What's missing and what's strong. The paper does not implement on hardware — everything is simulation with truncated Fock spaces. It also does not study the cost in coherence time of the additional CDs vs the cleaner RX baseline. But the construction is clean, the comparison is apples-to-apples (the d=0 case is exactly the transverse-field mixer), and the d=0→1 jump is large enough that it is unlikely to be a numerical artefact. The natural angle for Yuan is the design-principle observation: this paper effectively replaces a "Σ Xi" mixer with a problem-aware mixer constructed from hardware-native non-commuting generators, which is the same mixer-engineering axis Y2's quasi-binary hard-constraint mixer occupies — except here the engineering target is hardware expressivity rather than constraint preservation. Both papers argue that the mixer is the right design surface for QAOA improvement.
Figures
Citations to Yuan's papers
Overlap with Y1–Y6
- Y2 (quasi-binary hard-mixer QAOA): closest method-level overlap. Both papers reject the default transverse-field mixer and engineer a problem- or platform-specific mixer instead: Y2 to preserve a hard cardinality constraint, this paper to exploit hardware-native non-commutativity. The argument structure — "the mixer is where most of the QAOA-improvement leverage is" — is the same.
- Y1 (warm-started QAOA, MaxCut): shared scope (Erdős–Rényi MaxCut benchmark) but no method overlap on warm-starting; this paper trains from scratch with COBYLA.
- Y3 (QAOA portfolio, layerwise optimisation): tangential — both are QAOA-side.
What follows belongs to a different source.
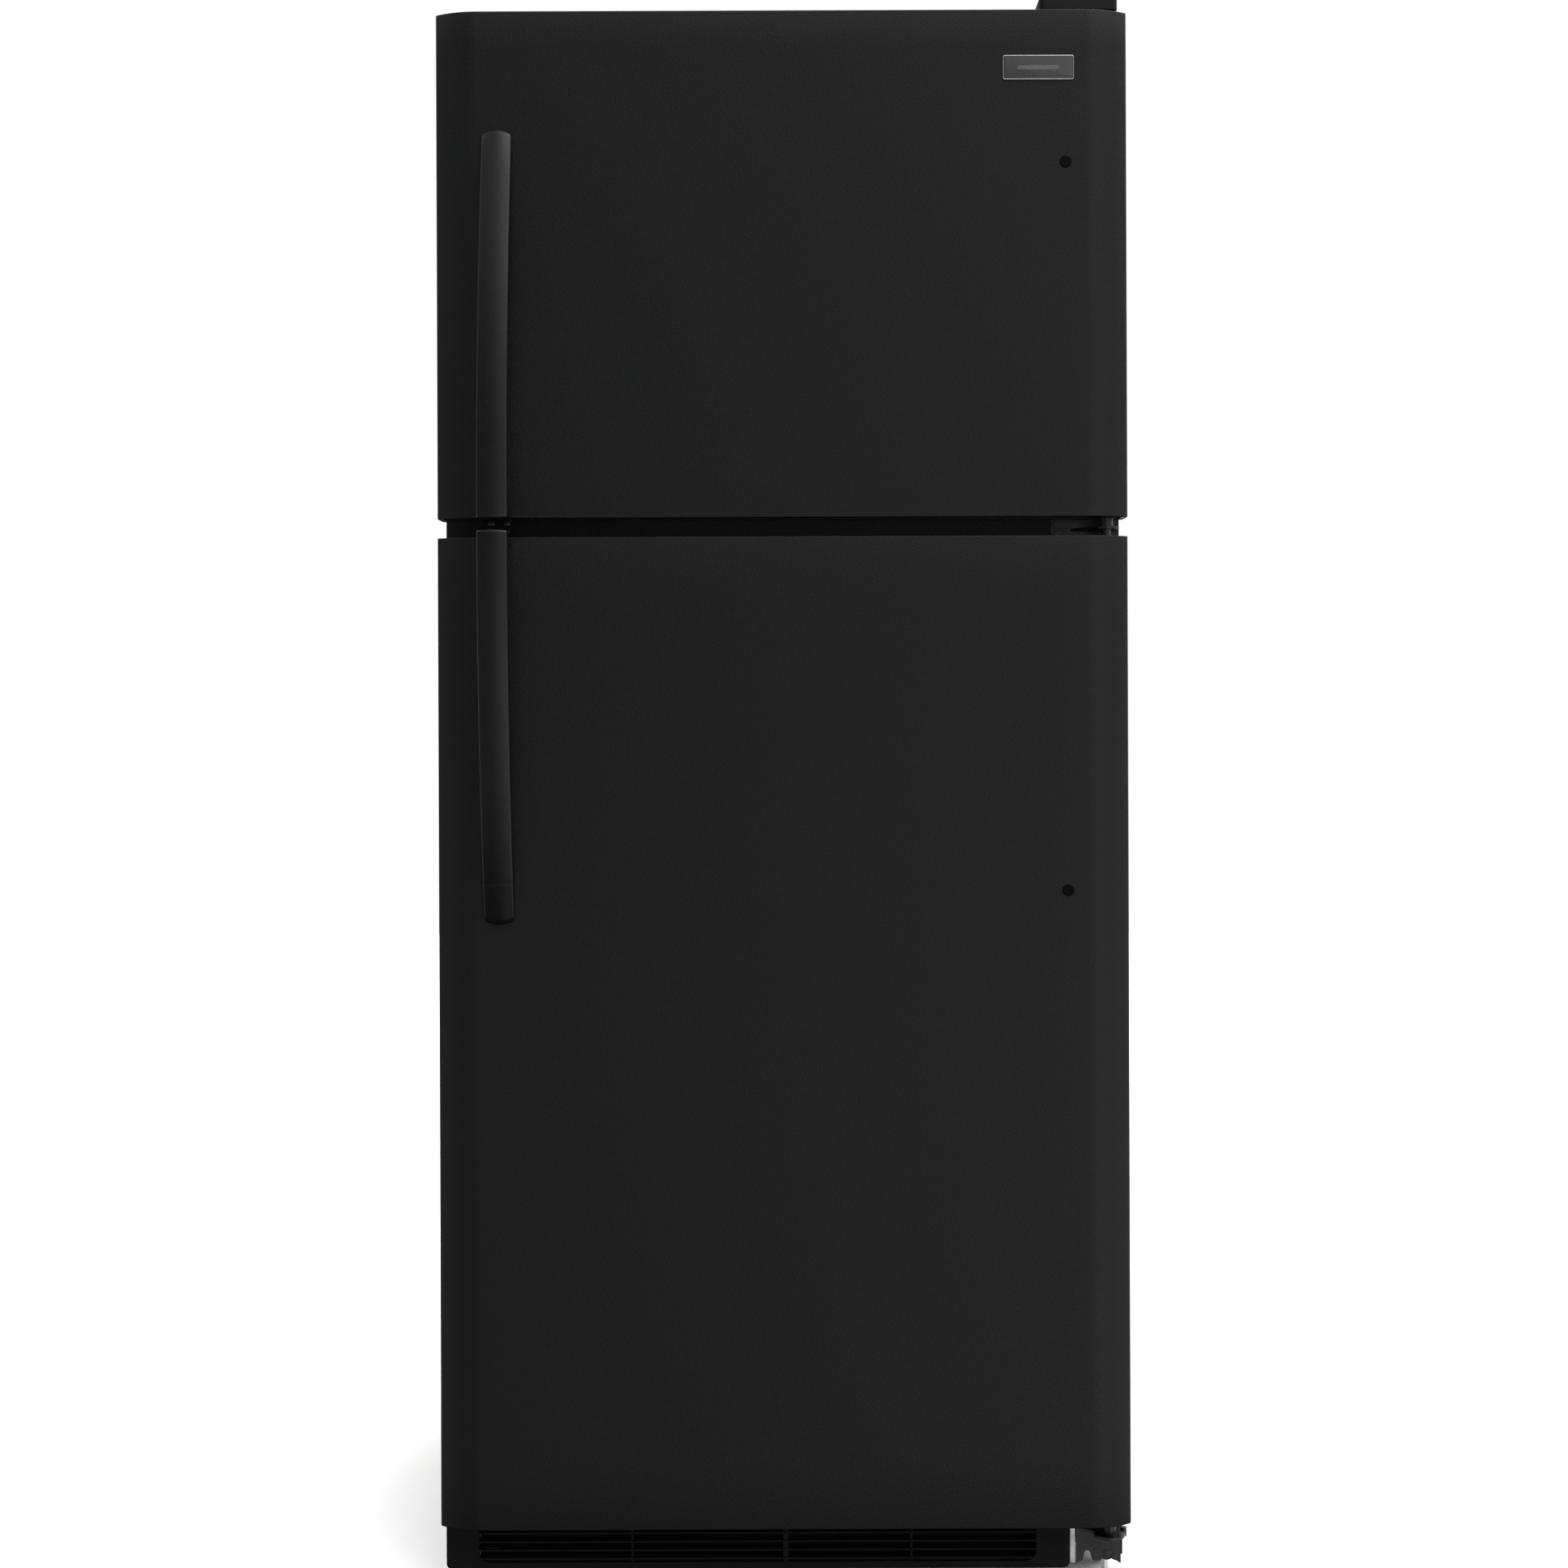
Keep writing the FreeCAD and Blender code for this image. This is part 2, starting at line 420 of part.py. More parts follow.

The hybrid-CV-DV platform is a different hardware story than the noisy IBM/quantum-simulator regime Y3 operates in.
- Y6 (superconducting hardware): partial platform overlap — both operate on superconducting architectures, though this paper targets cavity-coupled GKP-mode hardware rather than the bare-qubit IBM Heron line.
- Y4, Y5: no direct overlap.
Recommended action for Yuan
- Cite as a related mixer-engineering paper in the next Y2 follow-up. The "mixer is the design surface" framing is highly compatible and would let Yuan position the quasi-binary constraint-preserving mixer alongside other problem-aware mixer constructions.
- Read deeper if Yuan revisits CV-DV / bosonic platforms. The phase-space ISA construction here is reusable: a constraint-preserving mixer for portfolio cardinality could in principle be built from the same NA-QSP primitives by encoding portfolio bitstrings into GKP states. Worth a discussion with collaborators on the bosonic / CV side.
- Do not implement for direct comparison — the platform is too far from Yuan's IBM-hardware focus to warrant a side-by-side benchmark right now.